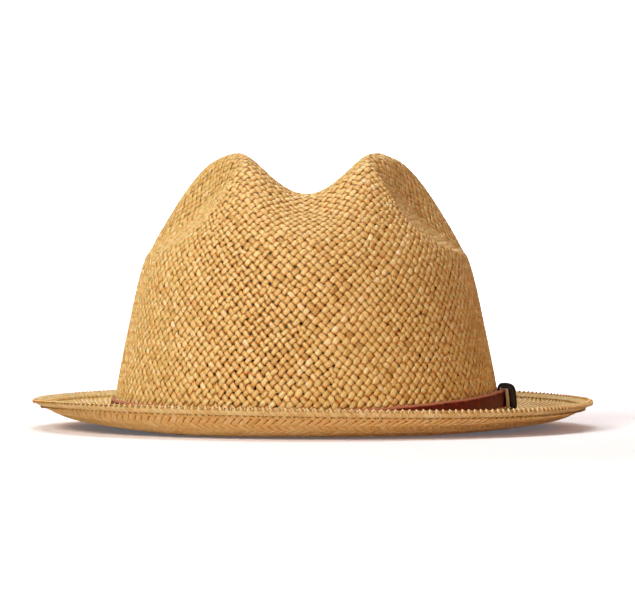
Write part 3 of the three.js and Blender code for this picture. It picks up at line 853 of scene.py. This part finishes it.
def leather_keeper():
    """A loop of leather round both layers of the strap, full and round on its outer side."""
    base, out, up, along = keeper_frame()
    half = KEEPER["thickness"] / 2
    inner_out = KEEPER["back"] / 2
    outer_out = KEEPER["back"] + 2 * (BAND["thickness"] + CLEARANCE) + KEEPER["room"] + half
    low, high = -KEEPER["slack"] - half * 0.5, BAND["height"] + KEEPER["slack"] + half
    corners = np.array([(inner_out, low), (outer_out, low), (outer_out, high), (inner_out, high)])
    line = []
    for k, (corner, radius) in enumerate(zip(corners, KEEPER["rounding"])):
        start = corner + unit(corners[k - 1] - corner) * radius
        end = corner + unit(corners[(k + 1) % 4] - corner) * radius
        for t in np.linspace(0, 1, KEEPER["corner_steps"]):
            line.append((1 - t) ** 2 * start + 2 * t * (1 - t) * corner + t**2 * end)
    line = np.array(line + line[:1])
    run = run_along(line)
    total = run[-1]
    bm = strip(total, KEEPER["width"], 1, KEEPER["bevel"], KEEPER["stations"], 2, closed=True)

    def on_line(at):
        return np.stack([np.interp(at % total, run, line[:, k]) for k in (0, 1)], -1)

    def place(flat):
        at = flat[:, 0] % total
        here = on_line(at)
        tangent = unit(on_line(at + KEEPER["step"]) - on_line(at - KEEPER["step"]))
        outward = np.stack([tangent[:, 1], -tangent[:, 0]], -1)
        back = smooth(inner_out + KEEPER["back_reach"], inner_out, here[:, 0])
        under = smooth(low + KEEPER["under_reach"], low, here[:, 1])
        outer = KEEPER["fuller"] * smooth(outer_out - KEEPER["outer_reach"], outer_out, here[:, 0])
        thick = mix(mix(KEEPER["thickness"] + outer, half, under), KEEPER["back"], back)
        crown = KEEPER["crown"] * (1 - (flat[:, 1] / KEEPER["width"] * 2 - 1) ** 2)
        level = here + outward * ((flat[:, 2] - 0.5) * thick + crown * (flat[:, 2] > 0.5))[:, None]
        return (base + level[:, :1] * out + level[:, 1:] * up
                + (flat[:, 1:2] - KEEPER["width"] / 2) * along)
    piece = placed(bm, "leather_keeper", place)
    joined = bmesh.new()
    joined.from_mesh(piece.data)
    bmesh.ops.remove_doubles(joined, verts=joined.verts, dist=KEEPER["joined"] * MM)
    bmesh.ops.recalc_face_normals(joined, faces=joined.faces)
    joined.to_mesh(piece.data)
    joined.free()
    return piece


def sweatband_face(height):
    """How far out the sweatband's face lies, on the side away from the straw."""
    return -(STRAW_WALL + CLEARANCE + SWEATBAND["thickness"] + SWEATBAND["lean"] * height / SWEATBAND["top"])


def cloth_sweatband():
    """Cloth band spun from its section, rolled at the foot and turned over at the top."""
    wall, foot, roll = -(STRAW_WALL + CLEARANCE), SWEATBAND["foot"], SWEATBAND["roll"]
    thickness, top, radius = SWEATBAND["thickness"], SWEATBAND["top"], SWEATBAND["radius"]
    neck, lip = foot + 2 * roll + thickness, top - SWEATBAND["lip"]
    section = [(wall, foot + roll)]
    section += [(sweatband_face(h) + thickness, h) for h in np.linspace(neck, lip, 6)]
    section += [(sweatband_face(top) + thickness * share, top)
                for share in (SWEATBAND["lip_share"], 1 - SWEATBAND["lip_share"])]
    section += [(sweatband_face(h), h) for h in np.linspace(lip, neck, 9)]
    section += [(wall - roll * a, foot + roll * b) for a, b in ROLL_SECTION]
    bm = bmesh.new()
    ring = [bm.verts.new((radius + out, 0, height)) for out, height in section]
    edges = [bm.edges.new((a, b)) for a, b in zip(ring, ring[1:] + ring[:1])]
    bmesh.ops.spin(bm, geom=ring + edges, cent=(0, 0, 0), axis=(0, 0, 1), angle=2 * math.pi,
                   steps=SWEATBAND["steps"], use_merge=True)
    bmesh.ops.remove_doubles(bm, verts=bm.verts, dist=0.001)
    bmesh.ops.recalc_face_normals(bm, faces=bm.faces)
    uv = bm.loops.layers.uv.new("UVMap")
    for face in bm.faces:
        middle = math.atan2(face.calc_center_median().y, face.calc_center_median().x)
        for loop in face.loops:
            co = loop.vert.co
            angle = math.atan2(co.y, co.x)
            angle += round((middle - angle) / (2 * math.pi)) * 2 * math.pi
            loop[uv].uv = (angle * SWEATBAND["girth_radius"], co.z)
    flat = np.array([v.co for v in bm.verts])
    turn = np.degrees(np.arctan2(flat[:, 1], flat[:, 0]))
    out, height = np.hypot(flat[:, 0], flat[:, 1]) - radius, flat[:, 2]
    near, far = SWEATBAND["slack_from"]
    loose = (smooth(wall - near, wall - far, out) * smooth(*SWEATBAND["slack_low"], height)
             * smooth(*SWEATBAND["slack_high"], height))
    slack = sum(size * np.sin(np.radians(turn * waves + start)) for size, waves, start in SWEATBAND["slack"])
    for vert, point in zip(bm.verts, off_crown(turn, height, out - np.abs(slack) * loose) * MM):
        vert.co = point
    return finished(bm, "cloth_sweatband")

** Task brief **
Only the lines from the opening of the material through the line with "return np.stack([np.interp(at %" should be echoed, exactly as written.

** Worked answer **
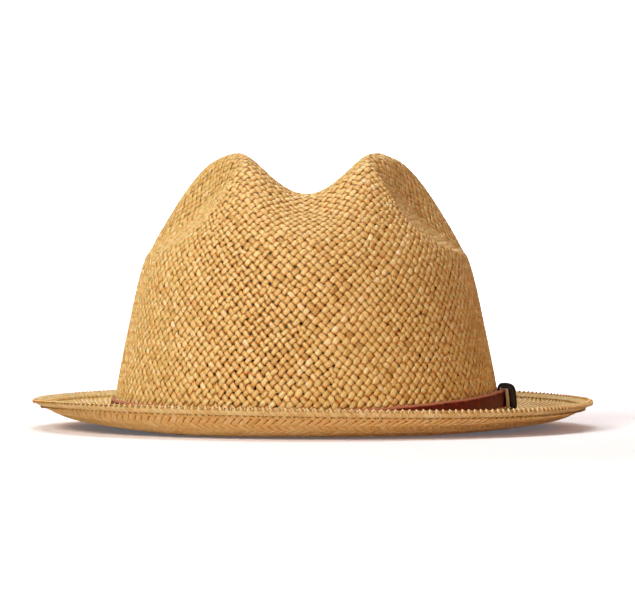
Write part 3 of the three.js and Blender code for this picture. It picks up at line 853 of scene.py. This part finishes it.
def leather_keeper():
    """A loop of leather round both layers of the strap, full and round on its outer side."""
    base, out, up, along = keeper_frame()
    half = KEEPER["thickness"] / 2
    inner_out = KEEPER["back"] / 2
    outer_out = KEEPER["back"] + 2 * (BAND["thickness"] + CLEARANCE) + KEEPER["room"] + half
    low, high = -KEEPER["slack"] - half * 0.5, BAND["height"] + KEEPER["slack"] + half
    corners = np.array([(inner_out, low), (outer_out, low), (outer_out, high), (inner_out, high)])
    line = []
    for k, (corner, radius) in enumerate(zip(corners, KEEPER["rounding"])):
        start = corner + unit(corners[k - 1] - corner) * radius
        end = corner + unit(corners[(k + 1) % 4] - corner) * radius
        for t in np.linspace(0, 1, KEEPER["corner_steps"]):
            line.append((1 - t) ** 2 * start + 2 * t * (1 - t) * corner + t**2 * end)
    line = np.array(line + line[:1])
    run = run_along(line)
    total = run[-1]
    bm = strip(total, KEEPER["width"], 1, KEEPER["bevel"], KEEPER["stations"], 2, closed=True)

    def on_line(at):
        return np.stack([np.interp(at % total, run, line[:, k]) for k in (0, 1)], -1)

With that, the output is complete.